EXERCISE OBJECTIVE: Go through the listing and return every line with "lifts" in it.

(Extracted data entries)
- - - - - - -

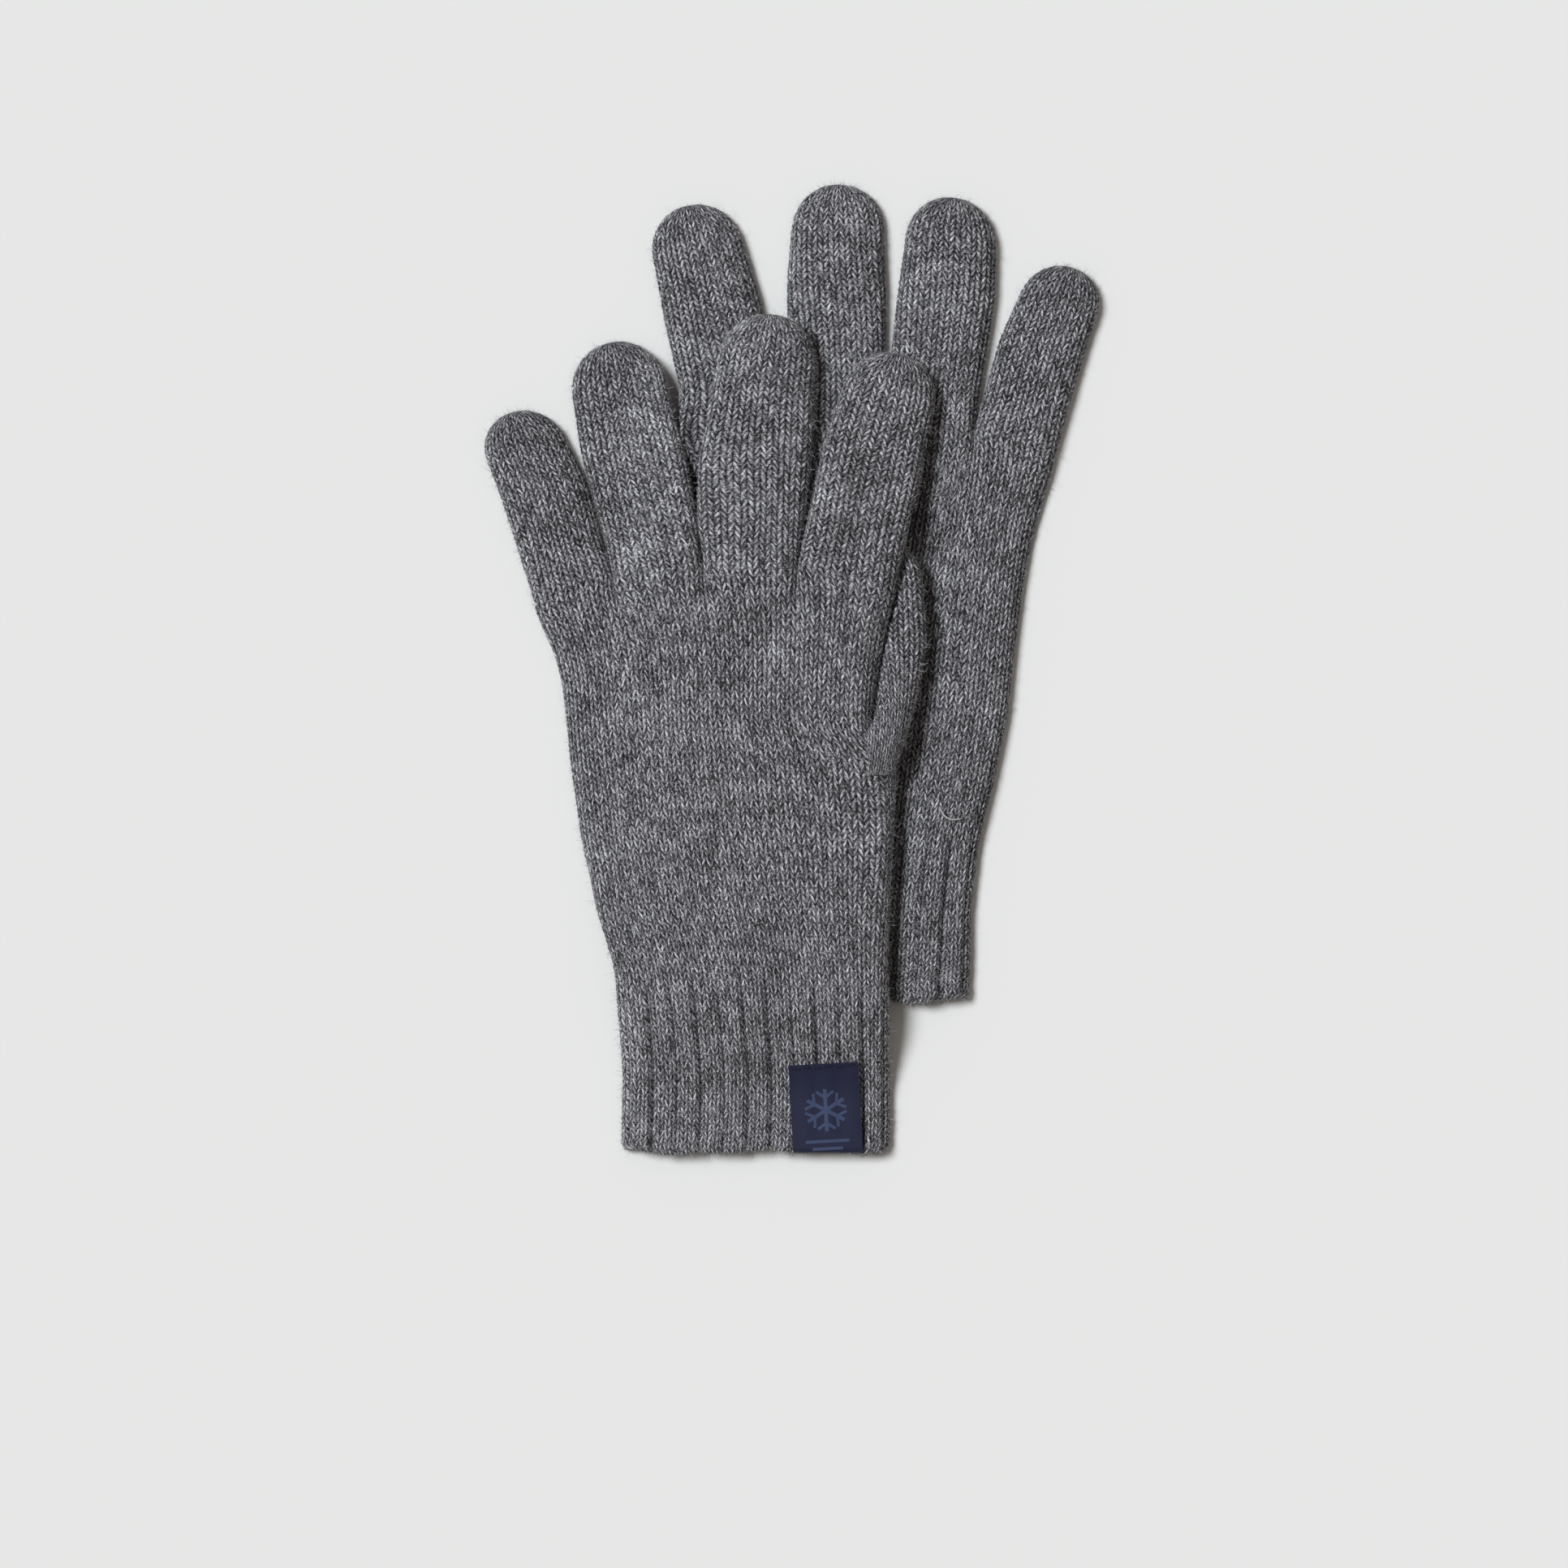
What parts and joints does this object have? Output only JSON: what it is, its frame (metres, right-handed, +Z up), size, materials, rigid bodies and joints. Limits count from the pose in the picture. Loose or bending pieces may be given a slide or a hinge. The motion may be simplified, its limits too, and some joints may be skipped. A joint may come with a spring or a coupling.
{
  "type": "pair of knitted gloves",
  "caption": "Pair of knitted wool gloves lying flat one on the other, with ribbed cuffs, thumbs tucked under the palms and a folded ribbon label on one hem.",
  "frame": {"origin": "on the surface that the pair lies on, below the middle of the pair's bounding box", "axes": "+Z up, away from the surface; +Y towards the fingertips; +X to the right when the fingertips point away from the viewer"},
  "size_m": [0.1808, 0.2914, 0.025],
  "materials": {
    "knit": "grey marled wool, plain knit",
    "rib": "grey marled wool, ribbed knit",
    "ribbon": "navy twill ribbon",
    "print": "printed lighter blue",
    "thread": "dark sewing thread"
  },
  "bodies": {
    "right_hand": {"right_hand": "knit"},
    "left_hand": {"left_hand": "knit"},
    "left_cuff": {"left_cuff": "rib", "label_ribbon": "ribbon", "label_print": "print", "label_stitches": "thread"},
    "left_thumb": {"left_thumb": "knit"},
    "left_little_finger": {"left_little_finger": "knit"},
    "left_ring_finger": {"left_ring_finger": "knit"},
    "left_middle_finger": {"left_middle_finger": "knit"},
    "left_index_finger": {"left_index_finger": "knit"},
    "right_cuff": {"right_cuff": "rib"},
    "right_thumb": {"right_thumb": "knit"},
    "right_little_finger": {"right_little_finger": "knit"},
    "right_ring_finger": {"right_ring_finger": "knit"},
    "right_middle_finger": {"right_middle_finger": "knit"},
    "right_index_finger": {"right_index_finger": "knit"}
  },
  "joints": [
    {"name": "left_glove_lift", "type": "slide", "parent": "right_hand", "child": "left_hand", "axis": [0, 0, 1], "range_m": [0, 0.12]},
    {"name": "left_little_finger_raise", "type": "hinge", "parent": "left_hand", "child": "left_little_finger", "pos_m": [-0.06538, 0.02422, 0.00942], "axis": [0.9247, 0.3264, 0.1961], "range_deg": [0, 90]},
    {"name": "left_ring_finger_raise", "type": "hinge", "parent": "left_hand", "child": "left_ring_finger", "pos_m": [-0.04018, 0.02962, 0.0204], "axis": [0.9849, 0.0889, 0.1483], "range_deg": [0, 90]},
    {"name": "left_middle_finger_raise", "type": "hinge", "parent": "left_hand", "child": "left_middle_finger", "pos_m": [-0.01283, 0.03082, 0.0231], "axis": [0.9972, 0, 0.0748], "range_deg": [0, 90]},
    {"name": "left_index_finger_raise", "type": "hinge", "parent": "left_hand", "child": "left_index_finger", "pos_m": [0.01572, 0.02722, 0.0234], "axis": [0.9662, -0.2399, -0.0946], "range_deg": [0, 90]},
    {"name": "left_cuff_fold", "type": "hinge", "parent": "left_hand", "child": "left_cuff", "pos_m": [-0.01333, -0.08653, 0.0175], "axis": [-1, 0, 0], "range_deg": [0, 90]},
    {"name": "right_little_finger_flex", "type": "hinge", "parent": "right_hand", "child": "right_little_finger", "pos_m": [0.06592, 0.06692, -0.0003], "axis": [-0.9834, 0.1812, 0], "range_deg": [0, 90]},
    {"name": "right_ring_finger_flex", "type": "hinge", "parent": "right_hand", "child": "right_ring_finger", "pos_m": [0.04072, 0.07232, -0.0003], "axis": [-0.9974, 0.0725, 0], "range_deg": [0, 90]},
    {"name": "right_middle_finger_flex", "type": "hinge", "parent": "right_hand", "child": "right_middle_finger", "pos_m": [0.01337, 0.07352, -0.0003], "axis": [-1, 0, 0], "range_deg": [0, 90]},
    {"name": "right_index_finger_flex", "type": "hinge", "parent": "right_hand", "child": "right_index_finger", "pos_m": [-0.01518, 0.06992, -0.0003], "axis": [-0.9818, -0.1898, 0], "range_deg": [0, 90]},
    {"name": "right_cuff_fold", "type": "hinge", "parent": "right_hand", "child": "right_cuff", "pos_m": [0.01387, -0.04383, -0.0003], "axis": [1, 0, 0], "range_deg": [0, 90]},
    {"name": "left_thumb_swing", "type": "hinge", "parent": "left_hand", "child": "left_thumb", "pos_m": [0.03442, -0.02208, 0.0112], "axis": [0, 0, -1], "range_deg": [0, 40]},
    {"name": "right_thumb_flex", "type": "hinge", "parent": "right_hand", "child": "right_thumb", "pos_m": [-0.02888, 0.02072, -0.0003], "axis": [-1, 0, 0], "range_deg": [0, 60]}
  ]
}
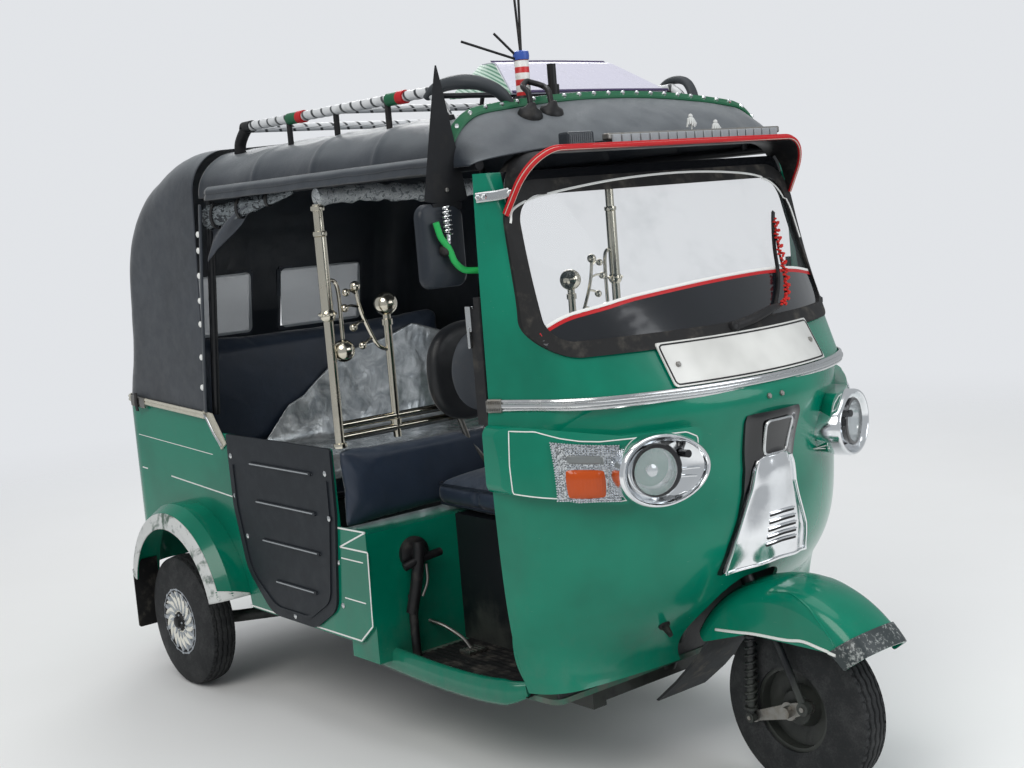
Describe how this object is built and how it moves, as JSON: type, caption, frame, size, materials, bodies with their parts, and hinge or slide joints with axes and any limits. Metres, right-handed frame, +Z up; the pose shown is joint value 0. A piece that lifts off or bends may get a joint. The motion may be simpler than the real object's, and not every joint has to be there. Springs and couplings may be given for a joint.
{
  "type": "auto rickshaw",
  "caption": "Three-wheeled passenger auto rickshaw with a pressed steel nose, canvas canopy, open cab, steered front wheel and hinged engine hatch.",
  "frame": {"origin": "on the ground, at the middle of the vehicle in length and width", "axes": "+X forward, +Y to the vehicle's left, +Z up"},
  "size_m": [2.6826, 1.3, 2.0602],
  "materials": {
    "paint_green": "emerald green gloss paint",
    "chassis_black": "black chassis paint",
    "chrome": "bright chrome",
    "black_plastic": "satin black",
    "grey_plastic": "satin grey",
    "white_panel": "white paint",
    "rubber": "black rubber",
    "tyre": "worn black tyre",
    "glass": "clear laminated glass",
    "lens": "clear lens",
    "amber_lens": "amber lens",
    "rexine": "dark slate coated cloth",
    "clear_sheet": "clouded clear sheet",
    "seat_vinyl": "dark vinyl",
    "alloy": "cast and machined alloy",
    "steel": "zinc plated steel",
    "roof_fitting": "shiny white wrap"
  },
  "bodies": {
    "body": {"antenna": "black_plastic", "apron": "seat_vinyl", "belt_strip": "chrome", "cabin_floor": "chassis_black", "chassis_frame": "chassis_black", "driver_floor": "paint_green", "driver_seat": "seat_vinyl", "engine_block": "alloy", "front_cowl": "paint_green", "headlamps": "lens", "indicators": "amber_lens", "lamp_bar": "steel", "lamp_bezels": "chrome", "lamp_pods": "paint_green", "mirror": "grey_plastic", "nose_panel": "black_plastic", "nose_shield": "chrome", "number_plate": "white_panel", "partition_panel": "seat_vinyl", "partition_posts": "chrome", "passenger_bench": "seat_vinyl", "rear_arms": "chassis_black", "rear_bumper": "chassis_black", "rear_canopy": "rexine", "rear_fenders": "paint_green", "rear_mudflaps": "rubber", "rear_panel": "paint_green", "rear_panes": "clear_sheet", "roof_canopy": "rexine", "roof_frame": "chassis_black", "roof_rack": "roof_fitting", "seat_box": "paint_green", "seat_pedestal": "chassis_black", "side_guard": "black_plastic", "side_panels": "paint_green", "tail_lamps": "amber_lens", "visor": "black_plastic", "windscreen_glass": "glass", "windscreen_seal": "rubber", "windscreen_surround": "paint_green"},
    "steering": {"front_fork": "chassis_black", "front_fender": "paint_green", "fender_tip": "grey_plastic", "front_mudflap": "rubber", "suspension_link": "steel", "spring_damper": "steel", "handlebar": "black_plastic"},
    "front_wheel": {"front_tyre": "tyre", "front_rim": "steel"},
    "rear_wheel_right": {"rear_tyre_right": "tyre", "rear_rim_right": "steel"},
    "rear_wheel_left": {"rear_tyre_left": "tyre", "rear_rim_left": "steel"},
    "hatch": {"engine_hatch": "paint_green"}
  },
  "joints": [
    {"name": "steering_turn", "type": "hinge", "parent": "body", "child": "steering", "pos_m": [1.1522, 0, 0], "axis": [-0.4067, 0, 0.9135], "range_deg": [-45, 45]},
    {"name": "front_wheel_spin", "type": "hinge", "parent": "steering", "child": "front_wheel", "pos_m": [1.0922, 0, 0.207], "axis": [0, 1, 0], "continuous": true},
    {"name": "rear_wheel_right_spin", "type": "hinge", "parent": "body", "child": "rear_wheel_right", "pos_m": [-0.9078, -0.562, 0.207], "axis": [0, 1, 0], "continuous": true},
    {"name": "rear_wheel_left_spin", "type": "hinge", "parent": "body", "child": "rear_wheel_left", "pos_m": [-0.9078, 0.562, 0.207], "axis": [0, 1, 0], "continuous": true},
    {"name": "hatch_swing", "type": "hinge", "parent": "body", "child": "hatch", "pos_m": [-1.3308, 0, 0.705], "axis": [0, 1, 0], "range_deg": [0, 75]}
  ]
}
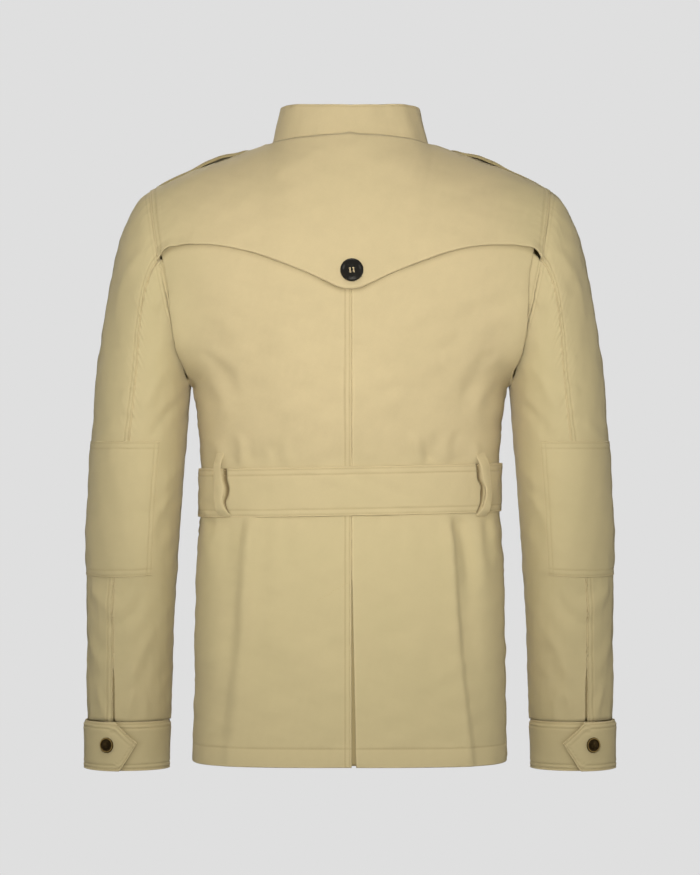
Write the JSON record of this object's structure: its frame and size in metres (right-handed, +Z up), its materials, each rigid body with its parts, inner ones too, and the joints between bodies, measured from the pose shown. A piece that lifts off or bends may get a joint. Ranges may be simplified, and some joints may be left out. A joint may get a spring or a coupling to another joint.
{
  "type": "field jacket",
  "caption": "Hollow belted field jacket in worn shape: stand collar, storm cape, pleated back, sleeves with elbow patches and tab cuffs, belt in loops, vented skirt.",
  "frame": {"origin": "middle of the neck opening, level with the back of the collar seam, where the wearer's shoulders and neck carry the jacket", "axes": "+Z up, +X the wearer's left, +Y out of the jacket's back"},
  "size_m": [0.6096, 0.2476, 0.7553],
  "materials": {
    "shell_cloth": "khaki tan cotton poplin, close weave, soft sheen",
    "shaded_cloth": "the same khaki cotton, on the under layers",
    "black_button": "polished near-black horn look",
    "aged_brass": "antique brass, worn bright on the rim"
  },
  "bodies": {
    "root": {"back_panel_left": "shell_cloth", "back_pleat_left": "shaded_cloth", "front_panel_left": "shell_cloth", "shoulder_strap_left": "shell_cloth", "sleeve_top_left": "shell_cloth", "sleeve_under_left": "shell_cloth", "elbow_patch_left": "shell_cloth", "sleeve_placket_left": "shaded_cloth", "cuff_left": "shell_cloth", "cuff_button_left": "aged_brass", "belt_loop_left": "shell_cloth", "back_panel_right": "shell_cloth", "back_pleat_right": "shaded_cloth", "front_panel_right": "shell_cloth", "shoulder_strap_right": "shell_cloth", "sleeve_top_right": "shell_cloth", "sleeve_under_right": "shell_cloth", "elbow_patch_right": "shell_cloth", "sleeve_placket_right": "shaded_cloth", "cuff_right": "shell_cloth", "cuff_button_right": "aged_brass", "belt_loop_right": "shell_cloth", "storm_cape": "shell_cloth", "vent_underlay": "shaded_cloth", "collar": "shell_cloth", "belt": "shell_cloth", "buckle": "aged_brass", "front_button_1": "black_button", "front_button_2": "black_button", "front_button_3": "black_button", "front_button_4": "black_button", "front_button_5": "black_button", "yoke_button": "black_button"}
  },
  "joints": []
}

- - - - - - -

FINAL ANSWER:
Describe how this object is built and how it moves, as JSON: type, caption, frame, size, materials, bodies with their parts, and hinge or slide joints with axes and any limits. Metres, right-handed frame, +Z up; the pose shown is joint value 0. A piece that lifts off or bends may get a joint. The motion may be simpler than the real object's, and not every joint has to be there. Springs and couplings may be given for a joint.
Write the JSON record of this object's structure: its frame and size in metres (right-handed, +Z up), its materials, each rigid body with its parts, inner ones too, and the joints between bodies, measured from the pose shown. A piece that lifts off or bends may get a joint. Ranges may be simplified, and some joints may be left out. A joint may get a spring or a coupling to another joint.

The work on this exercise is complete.